▶ [TASK OBJECTIVE]:
Only the lines from the one containing "for name, flower" down to the one containing "bpy.context.scene.collection.objects.link(empty)", inclusive, are to be quoted exactly.

-- begin DATA SHOWN --

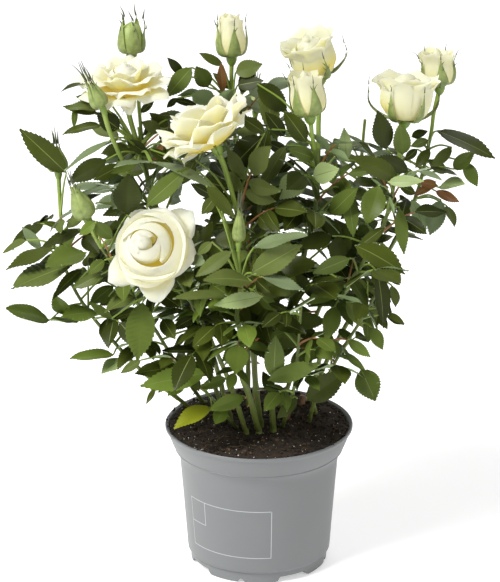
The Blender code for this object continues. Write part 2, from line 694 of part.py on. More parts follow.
def joined(name, bodies, parts, material):
    """One closed solid from many, by a Boolean union over a passing collection."""
    loose = new_collection("loose_" + name)
    for i, body in enumerate(bodies[1:]):
        add_object(f"loose_{name}_{i}", mesh_from_body(name, body), loose)
    item = add_object(name, mesh_from_body(name, bodies[0]), parts, material)
    union = item.modifiers.new("join", "BOOLEAN")
    union.operation = "UNION"
    union.operand_type = "COLLECTION"
    union.collection = loose
    union.solver = "EXACT"
    mesh = evaluated_mesh(item)
    item.modifiers.clear()
    item.data = mesh
    mesh.materials.clear()
    mesh.materials.append(material)
    for extra in list(loose.objects):
        bpy.data.objects.remove(extra, do_unlink=True)
    bpy.data.collections.remove(loose)
    return item


def try_leaf(name, start, tip, pairs, blocked):
    """The solids of a leaf if it stays clear of all but its own shoot, else nothing."""
    test = leaf_bodies(start, tip, pairs, LEAF_CLEARANCE)
    if not above_soil(test) or blocked.touched_by(test, "stem_" + name):
        return None
    bodies = leaf_bodies(start, tip, pairs)
    blocked.add("leaf", test)
    return bodies


def outer_leaves(name, stem, blocked):
    """The leaves that carry the outline, each nudged if its first place is taken."""
    owner = FORKS[name].shoot if name in FORKS else name
    chance = random.Random("outer " + name)
    grown = []
    for share, tip in OUTER_LEAVES.get(name, []):
        for attempt in range(LEAF_TRIES):
            start = point_at(stem, max(share - OUTER_TRY_SLIDE * attempt, 0.05))[0]
            nudge = Vector([chance.uniform(-1, 1) * attempt for _ in range(3)])
            bodies = try_leaf(owner, start, Vector(tip) + nudge, 2, blocked)
            if bodies:
                grown += bodies
                break
    return grown


def own_leaves(name, stem, blocked):
    """The leaves that a shoot sets by rule: a golden angle apart, the lower ones more level."""
    foliage = FOLIAGE[name]
    chance = random.Random("own " + name)
    grown = []
    for i in range(foliage.count):
        high = (i + 0.6) / foliage.count
        for attempt in range(LEAF_TRIES):
            place = 0.04 + 0.92 * high + chance.uniform(-1, 1) * TRY_SLIDE * attempt
            start = point_at(stem, min(max(place, 0.03), 0.97))[0]
            turn = chance.uniform(-1, 1) * TRY_TURN * attempt
            bearing = math.radians(foliage.bearing + GOLDEN_ANGLE * i + turn)
            rise = LEAF_RISE[0] + (LEAF_RISE[1] - LEAF_RISE[0]) * high - TRY_DROP * attempt
            rise = math.radians(rise + chance.uniform(-1, 1) * LEAF_RISE_STRAY)
            length = foliage.length * (1 + chance.uniform(-1, 1) * LEAF_LENGTH_STRAY)
            length *= (1 - LEAF_TOP_SHRINK * high) * (1 - TRY_SHORTEN * attempt)
            level = math.cos(rise)
            way = Vector((math.cos(bearing) * level, math.sin(bearing) * level, math.sin(rise)))
            tip = start + way * length
            if not inside_crown(tip):
                continue
            bodies = try_leaf(name, start, tip, 1, blocked)
            if bodies:
                grown += bodies
                break
    return grown


def flower_stalk(name, lines):
    """The line of a flower's stalk, clear of the stem that carries it."""
    share = SHOOTS[name].leafy if name in SHOOTS else FORK_LEAFY
    return stretch(lines[name], share + GAP / line_length(lines[name]), 1.0, 4)


def main():
    clear_scene()
    parts = new_collection("rose_bush")
    cutters = new_collection("cutters")
    plastic = make_material("grey_plastic", (0.33, 0.33, 0.34), 0.45)
    peat = make_material("peat", (0.025, 0.017, 0.012), 0.95)
    cane_green = make_material("cane_green", (0.18, 0.26, 0.06), 0.5)
    leaf_green = make_material("leaf_green", (0.06, 0.12, 0.03), 0.5)
    petal_cream = make_material("petal_cream", (0.90, 0.87, 0.66), 0.6)
    bud_green = make_material("bud_green", (0.25, 0.36, 0.10), 0.55)

    build_pot(parts, cutters, plastic)
    build_soil(parts, peat)
    lines = lines_of_plant()
    leafy = leafy_lines(lines)
    blocked = Obstacles()
    grown = {}
    for name, shoot in SHOOTS.items():
        build_cane(name, shoot, lines[name], parts, cane_green)
        bare = twig(stretch(lines[name], 0.0, shoot.bare, 6), shoot.girth, shoot.girth)
        blocked.add("cane", [bare])
        grown[name] = stem_bodies(name, leafy)
        blocked.add("stem_" + name, grown[name])
    for name, flower in FLOWERS.items():
        bodies = flower_bodies(flower, flower_stalk(flower.shoot, lines))
        blocked.add("flower", bodies)
        joined(name, bodies, parts, petal_cream if flower.radius > GREEN_BUD else bud_green)
    for name in OUTER_LEAVES:
        owner = FORKS[name].shoot if name in FORKS else name
        grown[owner] += outer_leaves(name, leafy[name], blocked)
    for name in SHOOTS:
        grown[name] += own_leaves(name, leafy[name], blocked)
        joined("foliage_" + name, grown[name], parts, leaf_green)


main()
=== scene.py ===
# %% [markdown]
# # A miniature rose bush in its pot
# This lesson dresses a plain solid model of a potted rose. The solids fix the size and the place of
# everything: the pot, the canes, a mass of foliage on each shoot, and each bloom and bud. Here each
# of them gets the finer shape and the finish that a real plant has.
#
# Plants are grown by a rule rather than drawn leaf by leaf. The same rule made the solids, so it is
# written again here with the same sizes, and then carried on to finer leaves and petals.

# %% Load the solids
import math
import random
from collections import namedtuple

import bmesh
import bpy
import numpy as np
from mathutils import Matrix, Vector, noise
from mathutils.bvhtree import BVHTree


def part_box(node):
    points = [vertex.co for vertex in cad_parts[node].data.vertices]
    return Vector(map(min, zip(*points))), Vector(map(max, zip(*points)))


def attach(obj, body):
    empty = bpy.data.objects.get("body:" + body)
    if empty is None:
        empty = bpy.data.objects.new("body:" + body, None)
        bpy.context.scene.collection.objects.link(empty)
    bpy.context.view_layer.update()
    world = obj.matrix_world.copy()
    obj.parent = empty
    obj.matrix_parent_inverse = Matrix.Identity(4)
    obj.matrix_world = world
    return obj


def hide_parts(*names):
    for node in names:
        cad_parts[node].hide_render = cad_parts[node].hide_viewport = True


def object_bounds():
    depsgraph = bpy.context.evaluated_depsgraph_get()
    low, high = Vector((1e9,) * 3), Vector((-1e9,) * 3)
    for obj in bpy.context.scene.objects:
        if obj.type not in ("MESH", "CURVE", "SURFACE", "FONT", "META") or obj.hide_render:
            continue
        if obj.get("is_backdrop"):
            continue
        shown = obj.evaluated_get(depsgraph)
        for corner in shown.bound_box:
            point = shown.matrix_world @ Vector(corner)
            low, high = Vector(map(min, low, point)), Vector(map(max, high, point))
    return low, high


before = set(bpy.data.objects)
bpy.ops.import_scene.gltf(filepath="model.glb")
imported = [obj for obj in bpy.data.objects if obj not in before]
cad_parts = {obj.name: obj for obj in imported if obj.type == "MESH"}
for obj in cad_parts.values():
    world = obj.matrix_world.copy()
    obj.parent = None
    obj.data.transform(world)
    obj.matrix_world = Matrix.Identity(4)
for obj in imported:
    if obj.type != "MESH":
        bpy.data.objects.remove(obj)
cad_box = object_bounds()
MM = 0.001                                  # sizes of the plant are in millimetres
pot_low, pot_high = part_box("pot")
RIM_HEIGHT = pot_high[2] / MM
RIM_RADIUS = (pot_high[0] - pot_low[0]) / 2 / MM
SOIL_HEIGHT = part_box("soil")[1][2] / MM
print("pot rim", round(RIM_RADIUS * 2, 1), "mm across,", round(RIM_HEIGHT, 1), "mm high")

# %% [markdown]
# ## Gathering faces into pieces
# A plant has thousands of small parts. If each were its own object, Blender would slow down, so the
# points and faces of everything of one kind are gathered in one list, with the finish of each face
# beside it, and become one mesh at the end. Points carry a depth, which is 0 at a petal's rim and
# grows to 1 or more at its root, so that a material can deepen its colour there.

# %% A surface that gathers faces
class Surface:
    """Points in millimetres, faces, each face's finish, and each point's depth."""

    def __init__(self):
        self.points, self.faces, self.finishes, self.depths = [], [], [], []
        self.count = 0

    def add(self, points, faces, finishes, depths=None):
        points = np.asarray(points, float)
        self.points.append(points)
        self.faces += [tuple(self.count + i for i in face) for face in faces]
        self.finishes += [finishes] * len(faces) if isinstance(finishes, str) else finishes
        self.depths.append(np.zeros(len(points)) if depths is None else depths)
        self.count += len(points)


def make_piece(name, surface, sharp_angle=50):
    """One mesh object from a surface, with a material slot for each finish that it uses."""
    mesh = bpy.data.meshes.new(name)
    mesh.from_pydata((np.concatenate(surface.points) * MM).tolist(), [], surface.faces)
    used = sorted(set(surface.finishes))
    for finish in used:
        mesh.materials.append(MATERIALS[finish])
    order = {finish: i for i, finish in enumerate(used)}
    mesh.polygons.foreach_set("material_index", [order[finish] for finish in surface.finishes])
    depth = mesh.attributes.new("depth", "FLOAT", "POINT")
    depth.data.foreach_set("value", np.concatenate(surface.depths).astype(np.float32))
    mesh.shade_smooth()
    mesh.set_sharp_from_angle(angle=math.radians(sharp_angle))
    mesh.validate()
    piece = bpy.data.objects.new(name, mesh)
    bpy.context.scene.collection.objects.link(piece)
    mesh.calc_loop_triangles()
    print(f"{name}: {len(mesh.loop_triangles)} triangles")
    return piece


def grid_faces(rows, columns, closed=False):
    """Quads between neighbouring rows of points, with the last column joined to the first if closed."""
    faces = []
    for row in range(rows - 1):
        for column in range(columns if closed else columns - 1):
            here = row * columns + column
            beside = row * columns + (column + 1) % columns
            faces.append((here, beside, beside + columns, here + columns))
    return faces


def capped_faces(rings, sides):
    """The quads of a closed tube of rings, and a flat face on each of its ends."""
    last = range((rings - 1) * sides, rings * sides)
    return [*grid_faces(rings, sides, closed=True), tuple(reversed(range(sides))), tuple(last)]


def under_faces(rows, columns, below):
    """The quads of a sheet seen from below, where below numbers its point at a row and a column."""
    return [(below(row, column), below(row + 1, column), below(row + 1, column + 1),
             below(row, column + 1)) for row in range(rows) for column in range(columns)]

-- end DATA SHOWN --

▶ [RESPONSE TO THE EXERCISE]:
    for name, flower in FLOWERS.items():
        bodies = flower_bodies(flower, flower_stalk(flower.shoot, lines))
        blocked.add("flower", bodies)
        joined(name, bodies, parts, petal_cream if flower.radius > GREEN_BUD else bud_green)
    for name in OUTER_LEAVES:
        owner = FORKS[name].shoot if name in FORKS else name
        grown[owner] += outer_leaves(name, leafy[name], blocked)
    for name in SHOOTS:
        grown[name] += own_leaves(name, leafy[name], blocked)
        joined("foliage_" + name, grown[name], parts, leaf_green)


main()
=== scene.py ===
# %% [markdown]
# # A miniature rose bush in its pot
# This lesson dresses a plain solid model of a potted rose. The solids fix the size and the place of
# everything: the pot, the canes, a mass of foliage on each shoot, and each bloom and bud. Here each
# of them gets the finer shape and the finish that a real plant has.
#
# Plants are grown by a rule rather than drawn leaf by leaf. The same rule made the solids, so it is
# written again here with the same sizes, and then carried on to finer leaves and petals.

# %% Load the solids
import math
import random
from collections import namedtuple

import bmesh
import bpy
import numpy as np
from mathutils import Matrix, Vector, noise
from mathutils.bvhtree import BVHTree


def part_box(node):
    points = [vertex.co for vertex in cad_parts[node].data.vertices]
    return Vector(map(min, zip(*points))), Vector(map(max, zip(*points)))


def attach(obj, body):
    empty = bpy.data.objects.get("body:" + body)
    if empty is None:
        empty = bpy.data.objects.new("body:" + body, None)
        bpy.context.scene.collection.objects.link(empty)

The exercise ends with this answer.